Exercise: Every record must be repeated exactly, with no omission.

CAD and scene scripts
○ ○ ○ ○ ○
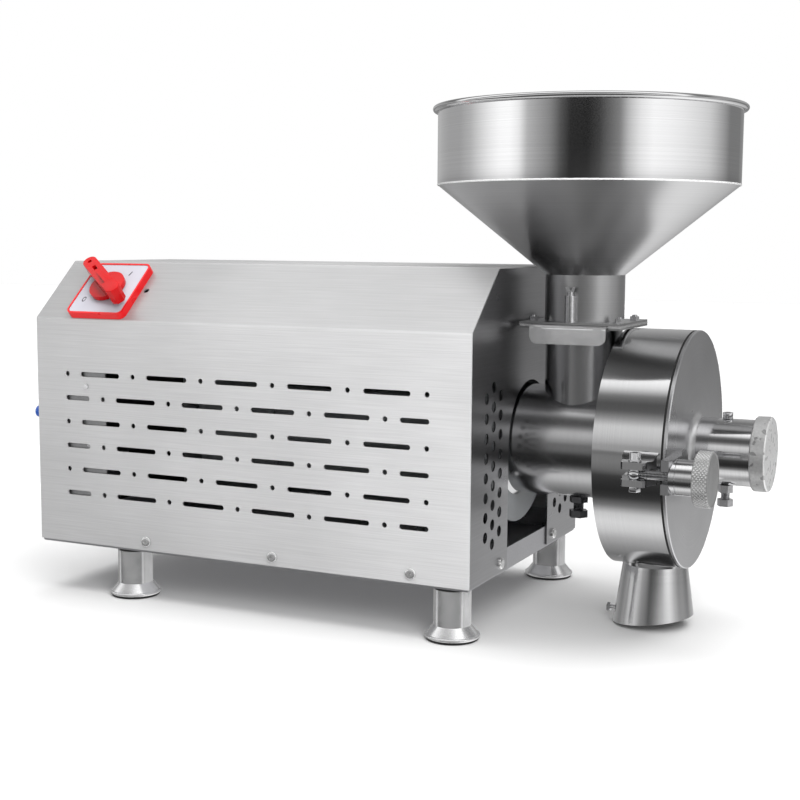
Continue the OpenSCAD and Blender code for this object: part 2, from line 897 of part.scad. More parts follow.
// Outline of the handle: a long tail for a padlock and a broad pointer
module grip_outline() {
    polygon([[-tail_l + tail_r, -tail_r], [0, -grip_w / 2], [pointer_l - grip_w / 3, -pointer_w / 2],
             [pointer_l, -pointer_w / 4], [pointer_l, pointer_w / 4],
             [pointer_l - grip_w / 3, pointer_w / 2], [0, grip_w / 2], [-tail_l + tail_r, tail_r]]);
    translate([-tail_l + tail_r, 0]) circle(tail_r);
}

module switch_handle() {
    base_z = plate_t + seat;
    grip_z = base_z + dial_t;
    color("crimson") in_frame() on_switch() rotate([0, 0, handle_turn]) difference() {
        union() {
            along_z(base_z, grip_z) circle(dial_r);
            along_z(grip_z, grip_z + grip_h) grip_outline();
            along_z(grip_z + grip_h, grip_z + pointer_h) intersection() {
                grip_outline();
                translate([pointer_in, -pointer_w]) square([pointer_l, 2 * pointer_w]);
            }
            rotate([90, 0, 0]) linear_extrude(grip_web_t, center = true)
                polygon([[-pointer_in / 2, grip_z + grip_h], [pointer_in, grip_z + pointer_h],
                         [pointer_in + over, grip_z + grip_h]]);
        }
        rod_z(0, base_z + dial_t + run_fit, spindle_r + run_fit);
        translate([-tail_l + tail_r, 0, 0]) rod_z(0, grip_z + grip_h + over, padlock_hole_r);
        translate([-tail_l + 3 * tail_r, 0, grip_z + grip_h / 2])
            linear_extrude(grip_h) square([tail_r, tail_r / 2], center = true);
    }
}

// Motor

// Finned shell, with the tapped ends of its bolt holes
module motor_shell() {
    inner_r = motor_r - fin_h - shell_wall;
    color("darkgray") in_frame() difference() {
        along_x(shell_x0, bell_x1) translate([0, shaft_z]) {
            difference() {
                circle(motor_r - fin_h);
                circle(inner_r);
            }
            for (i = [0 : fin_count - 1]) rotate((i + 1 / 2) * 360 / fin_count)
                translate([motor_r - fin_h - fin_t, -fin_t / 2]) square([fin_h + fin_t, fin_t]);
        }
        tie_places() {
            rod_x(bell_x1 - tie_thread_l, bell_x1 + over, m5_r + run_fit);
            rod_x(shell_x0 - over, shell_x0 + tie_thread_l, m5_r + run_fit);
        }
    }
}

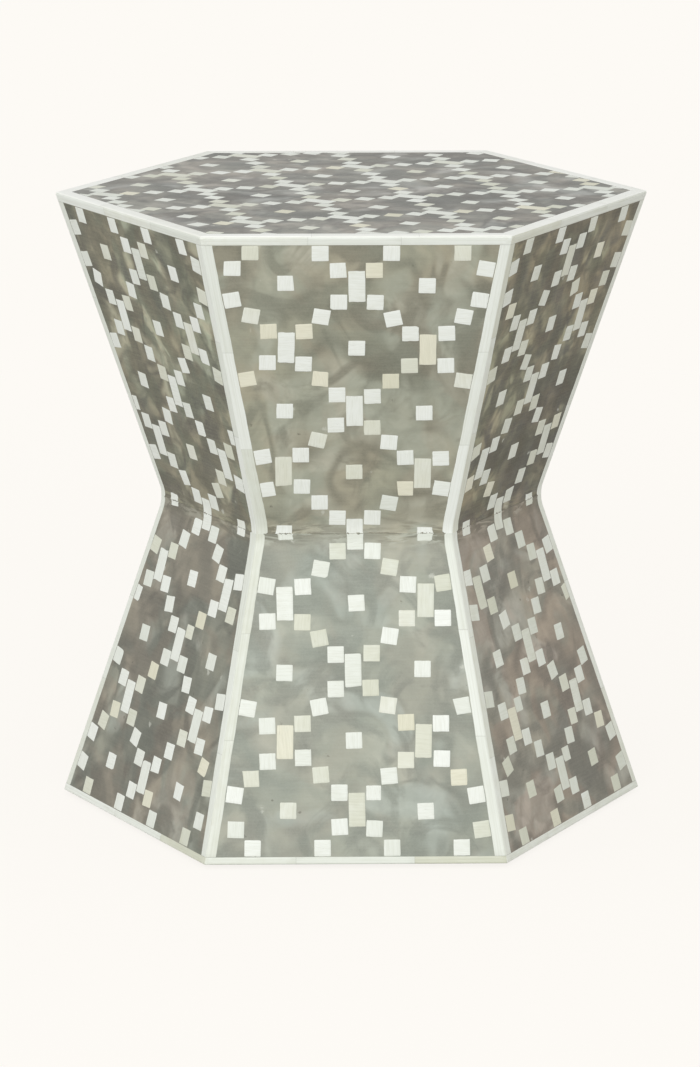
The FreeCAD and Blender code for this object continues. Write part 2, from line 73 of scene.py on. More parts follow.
○ ○ ○ ○ ○
Response to the task:
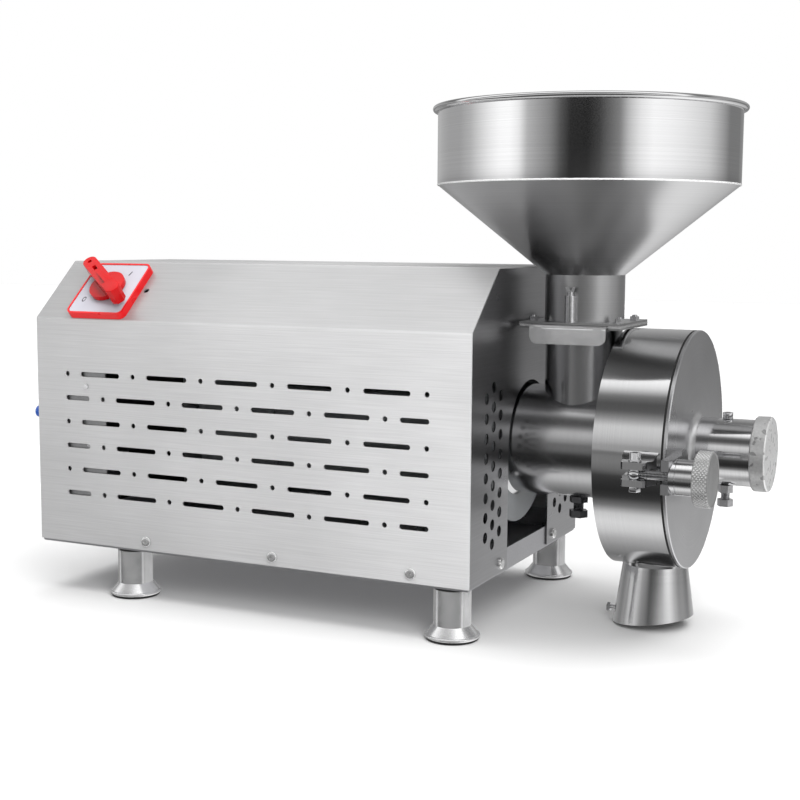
Continue the OpenSCAD and Blender code for this object: part 2, from line 897 of part.scad. More parts follow.
// Outline of the handle: a long tail for a padlock and a broad pointer
module grip_outline() {
    polygon([[-tail_l + tail_r, -tail_r], [0, -grip_w / 2], [pointer_l - grip_w / 3, -pointer_w / 2],
             [pointer_l, -pointer_w / 4], [pointer_l, pointer_w / 4],
             [pointer_l - grip_w / 3, pointer_w / 2], [0, grip_w / 2], [-tail_l + tail_r, tail_r]]);
    translate([-tail_l + tail_r, 0]) circle(tail_r);
}

module switch_handle() {
    base_z = plate_t + seat;
    grip_z = base_z + dial_t;
    color("crimson") in_frame() on_switch() rotate([0, 0, handle_turn]) difference() {
        union() {
            along_z(base_z, grip_z) circle(dial_r);
            along_z(grip_z, grip_z + grip_h) grip_outline();
            along_z(grip_z + grip_h, grip_z + pointer_h) intersection() {
                grip_outline();
                translate([pointer_in, -pointer_w]) square([pointer_l, 2 * pointer_w]);
            }
            rotate([90, 0, 0]) linear_extrude(grip_web_t, center = true)
                polygon([[-pointer_in / 2, grip_z + grip_h], [pointer_in, grip_z + pointer_h],
                         [pointer_in + over, grip_z + grip_h]]);
        }
        rod_z(0, base_z + dial_t + run_fit, spindle_r + run_fit);
        translate([-tail_l + tail_r, 0, 0]) rod_z(0, grip_z + grip_h + over, padlock_hole_r);
        translate([-tail_l + 3 * tail_r, 0, grip_z + grip_h / 2])
            linear_extrude(grip_h) square([tail_r, tail_r / 2], center = true);
    }
}

// Motor

// Finned shell, with the tapped ends of its bolt holes
module motor_shell() {
    inner_r = motor_r - fin_h - shell_wall;
    color("darkgray") in_frame() difference() {
        along_x(shell_x0, bell_x1) translate([0, shaft_z]) {
            difference() {
                circle(motor_r - fin_h);
                circle(inner_r);
            }
            for (i = [0 : fin_count - 1]) rotate((i + 1 / 2) * 360 / fin_count)
                translate([motor_r - fin_h - fin_t, -fin_t / 2]) square([fin_h + fin_t, fin_t]);
        }
        tie_places() {
            rod_x(bell_x1 - tie_thread_l, bell_x1 + over, m5_r + run_fit);
            rod_x(shell_x0 - over, shell_x0 + tie_thread_l, m5_r + run_fit);
        }
    }
}

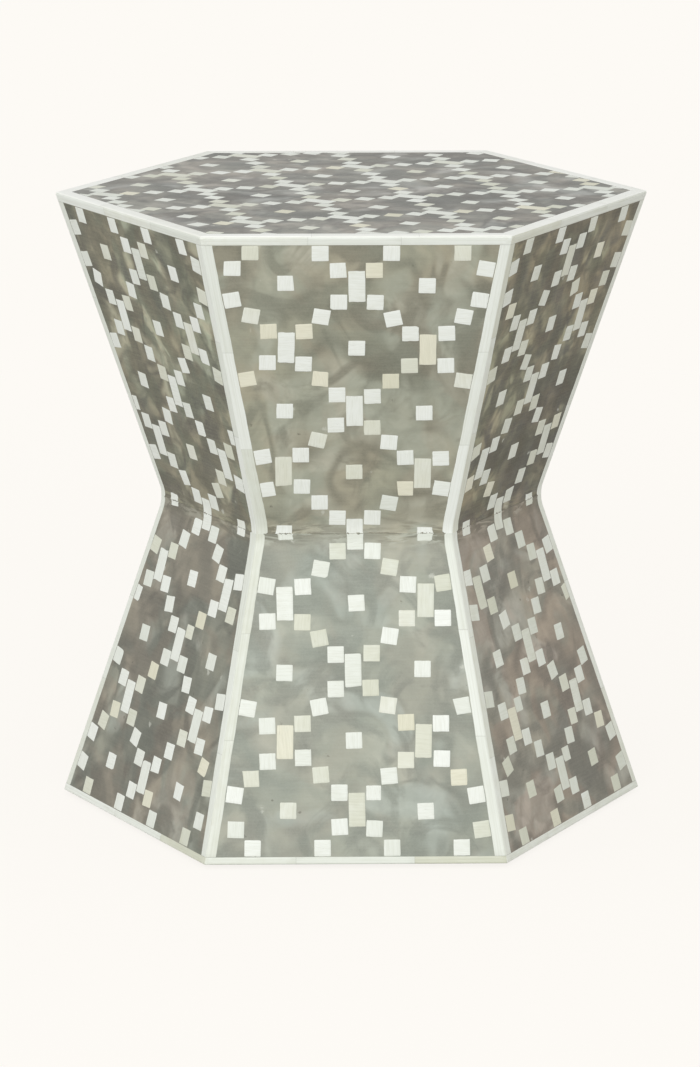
The FreeCAD and Blender code for this object continues. Write part 2, from line 73 of scene.py on. More parts follow.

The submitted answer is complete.